Overall, investor perception toward Turkey is relatively favourable, according to Biszko, not only because of its banking system but also because government debt dynamics have improved substantially over the past six or seven years. Turkey’s US$40bn-$50bn deal with the IMF is imminent (see separate feature on the IMF), and this should also help foster positive sentiment toward the country.

But when it comes to corporate bond issuance, these kinds of macro factors may not be sufficient. The illiquidity of the Turkish corporate Eurobond market is a major factor that will inhibit new issuance, said Turkisfund’s Aslan. Since there have been no Turkish corporate bond issues over the past two years, investors will have to hold onto any new issue that comes out until it is close to maturity. Notwithstanding global credit conditions, this in itself is reason enough why investors may not be interested in Turkish corporate bonds, Aslan said.

Conversely, domestic interest in lira-denominated corporate bonds is rising, Aslan said, and it is quite likely that Turkish corporates would be able to borrow quite easily in the domestic market. “Domestic investors in Turkey are very educated in financial instruments because the inflation and interest rates have always been so high, that you had to protect the value of your money,” Aslan said. “Domestic investors would definitely be interested, but because of their knowledge, they will also be able to differentiate between companies, so even they are not likely to lend to an unknown company.”

There is definitely a large base of domestic investors that would be keen on buying Turkish corporate bonds, HSBC’s Mazi agrees.
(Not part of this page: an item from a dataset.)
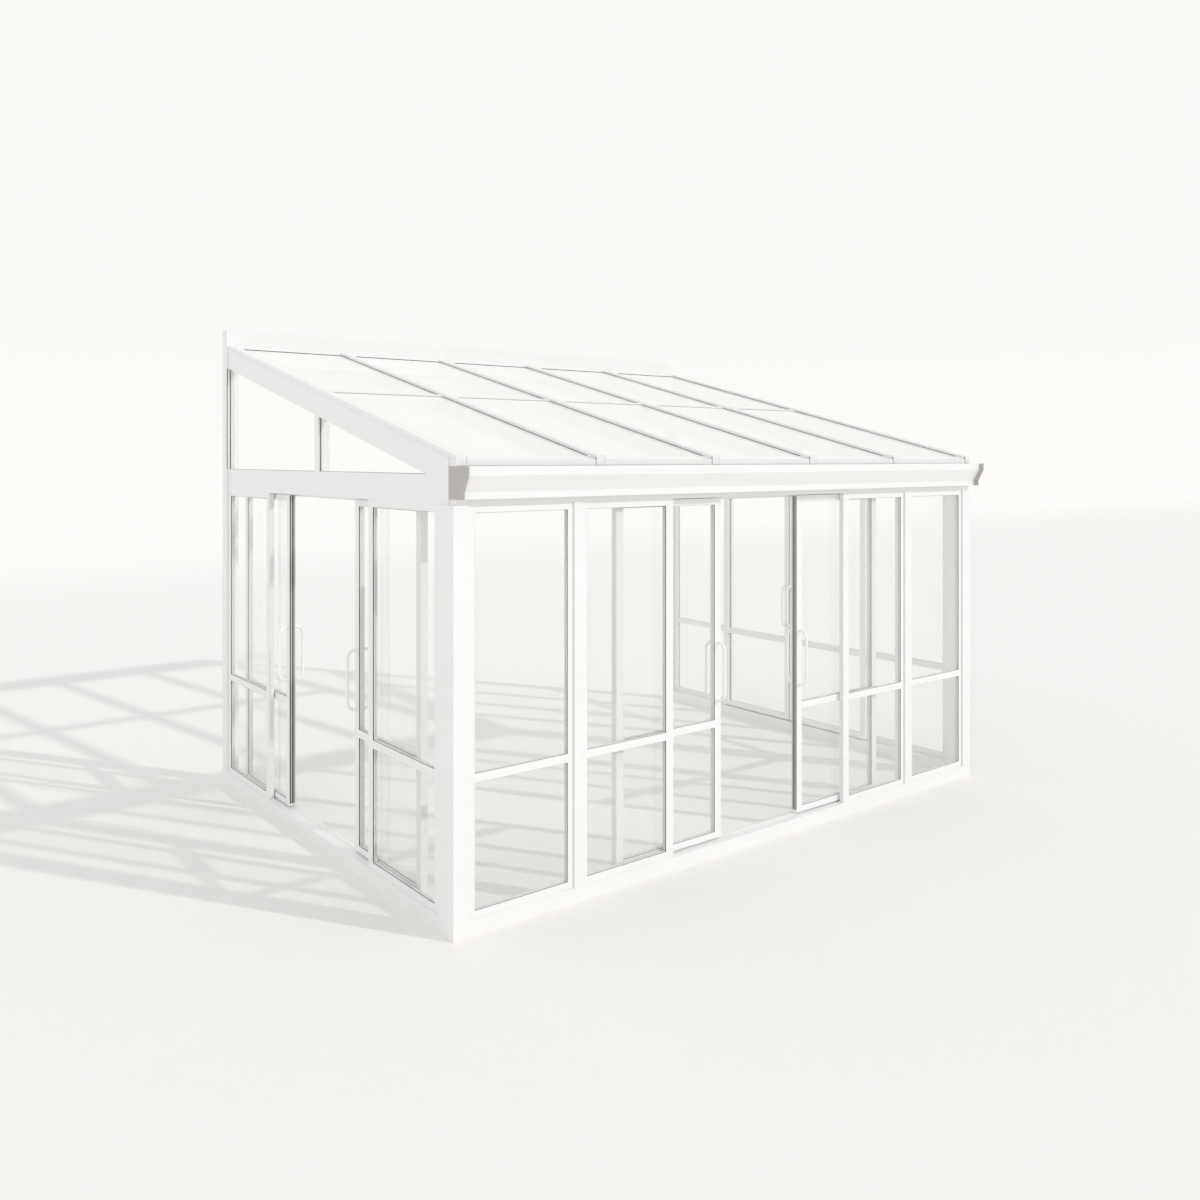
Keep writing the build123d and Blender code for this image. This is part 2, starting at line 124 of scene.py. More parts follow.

Turkish local investors are not happy with the interest rate they’re getting on bank deposits and they are looking for higher yielding assets.

“The lira interest rate is more affordable now and the government has plans to lower the transactional costs for corporate borrowers,” Mazi said. “Everything depends on local regulation but so long as the government provides the right infrastructure, I think we will see a booming lira corporate market, as there is a lot of liquidity in the local market.”